Each Certificateholder, by its acceptance of a
Certificate, covenants and agrees that such Certificateholder will not,
until after the Notes have been paid in full, institute against the
Depositor or the Trust, or join in any institution against the Depositor or
the Trust of, any bankruptcy, reorganization, arrangement, insolvency or
liquidation proceedings, or other proceedings under any United States
federal or state bankruptcy or similar law in connection with any
obligations relating to the Securities, the Trust Agreement or any of the
other Basic Documents.
Distributions on this Certificate will be made as
provided in the Trust Agreement by the Owner Trustee or the Certificate
Paying Agent by wire transfer or check mailed to the Certificateholder of
record in the Certificate Register without the presentation or surrender of
this Certificate or the making of any notation hereon. Except as otherwise
provided in the Trust Agreement and notwithstanding the above, the final
distribution on this Certificate will be made after due notice by the Owner
Trustee of the pendency of such distribution and only upon presentation and
surrender of this Certificate at the office or agency maintained for the
purpose by the Owner Trustee in Wilmington, Delaware.

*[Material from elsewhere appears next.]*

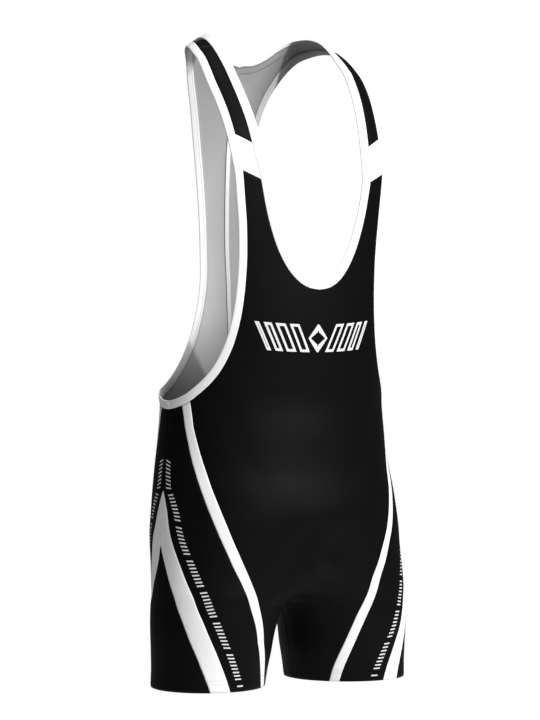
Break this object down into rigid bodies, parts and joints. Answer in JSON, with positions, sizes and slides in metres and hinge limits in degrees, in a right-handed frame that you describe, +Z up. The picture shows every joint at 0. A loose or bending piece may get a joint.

Reference is hereby made to the further provisions of
this Certificate set forth on the reverse hereof, which further provisions
shall for all purposes have the same effect as if set forth at this place.
Unless the certificate of authentication hereon shall
have been executed by an authorized officer of the Owner Trustee, by manual
signature, this Certificate shall not entitle the Certificateholder hereof
to any benefit under the Trust Agreement or the Sale and Servicing
Agreement or be valid for any purpose.
This Certificate shall be construed in accordance with
the laws of the State of Delaware and the obligations, rights and remedies
of the parties hereunder shall be determined in accordance with such laws.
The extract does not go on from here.